"Again, the kingdom of Heaven is like treasure hidden in a field, which when a man has found it, he hides it, and for the joy of it goes and sells all that he has, and buys that field.
Again, the kingdom of Heaven is like a merchant seeking beautiful pearls; who, when he had found one pearl of great price, went and sold all that he had, and bought it." - Mat 13:44-46
Pretty much anyone who has walked in the Gospel for a while knows these parables, and it is unlikely I can say anything new about it, but I believe it is good to remind ourselves what the Kingdom of heaven is all about, and maybe see it from a different viewpoint.
For those of you who have read my blog posts from the beginning, read my post on the manifold nature of God, and how Scripture is so deep that often it has multiple meanings. I believe in these parables of the Kingdom of Heaven there are at least two meanings, and I want to talk about them.
A pale comparison of what heaven truly looks like. |
First, let's look at the most common teaching on this, and that is this truth that the Kingdom of Heaven itself is the great pearl, a sort of reward for our lives given to Jesus. I have been preaching on consecration so much lately that it seems only natural to tie that in here.

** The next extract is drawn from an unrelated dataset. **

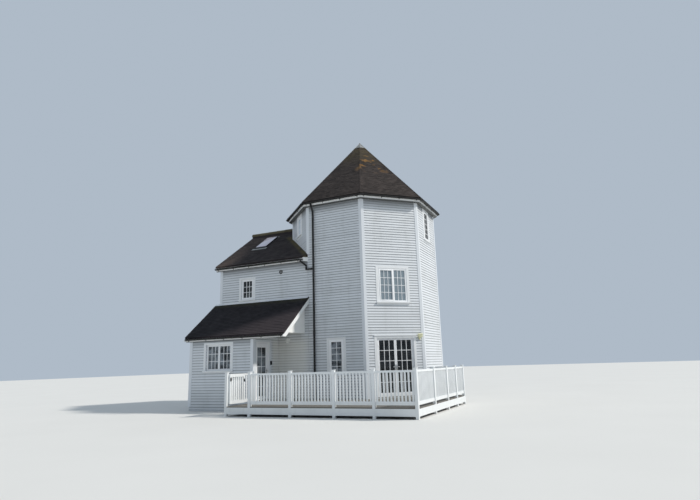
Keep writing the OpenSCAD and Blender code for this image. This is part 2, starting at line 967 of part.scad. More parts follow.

Salvation is indeed free, and yet Jesus asks us for our entire lives in order to live in heaven on earth and enter in to His eternal rest on the other side. When the farmer sold everything he had, or the merchant, he had to make a sacrifice. He gave up multiple good things, multiple pleasures, in order to obtain one ultimate pleasure. That is Jesus.
In order to be disciples of Him we offer everything. He may not ask us to move away, change jobs, or much of our external life, but regardless of that you have transformed from a doorway of sin and darkness to a gate of light that pours into the world around you. No matter your physical surroundings everything changes spiritually. The pearl of great price will draw looks, criticism for selling everything for that one object of your desire, and yet the joy the merchant feels conquers all those things.
"Many waters cannot quench love, nor will the rivers overflow it. If a man would give all the wealth of his house for love, it would be scorned." - Song of Solomon 8:7
The lover here knows exactly what the merchant and the farmer feel, and I believe it is a parallel truth. What we give up for Jesus, what we give up for love, in truth is nothing but junk anyway. While other people may gape and laugh at us for loving Him to the extreme, in our minds we scorn the things we abandoned, just like Paul did.
"But no, rather, I also count all things to be loss for the excellency of the knowledge of Christ Jesus my Lord, for whose sake I have suffered the loss of all things, and count them to be dung, so that I may win Christ."
- Philippians 3:8
Paul was as blunt as can be, saying he considered anything that had nothing to do with Jesus to be dung.
How about we flip the coin and look at this from a different angle. What if when Jesus was speaking to the crowd, trying to explain the what the Kingdom of Heaven was like, none of them or us really caught His heart in the message? Being the human beings we are, we tend to look at things only one way, or the way we have been taught all our lives.
What if we are not the farmer or the merchant? What if we are the pearl and the field? Consider this: Jesus is the merchant in heaven, doing perfectly fine as He was. He really had no need for the pearl, it didn't make him any richer because the value of what He sold was equal to the value of the pearl, yet the pearl had much greater sentimental value because of his desire for it. Jesus sees you, the pearl, and recklessly abandons even heaven itself, goes through the poverty, the pain, and by His blood He pays the ultimate price for that which He must have, you.
You are so precious to Him that He held back nothing. How does that add in to the Kingdom of Heaven? Well, because in God's eyes the Kingdom of Heaven just isn't the same without you, His most prized possession.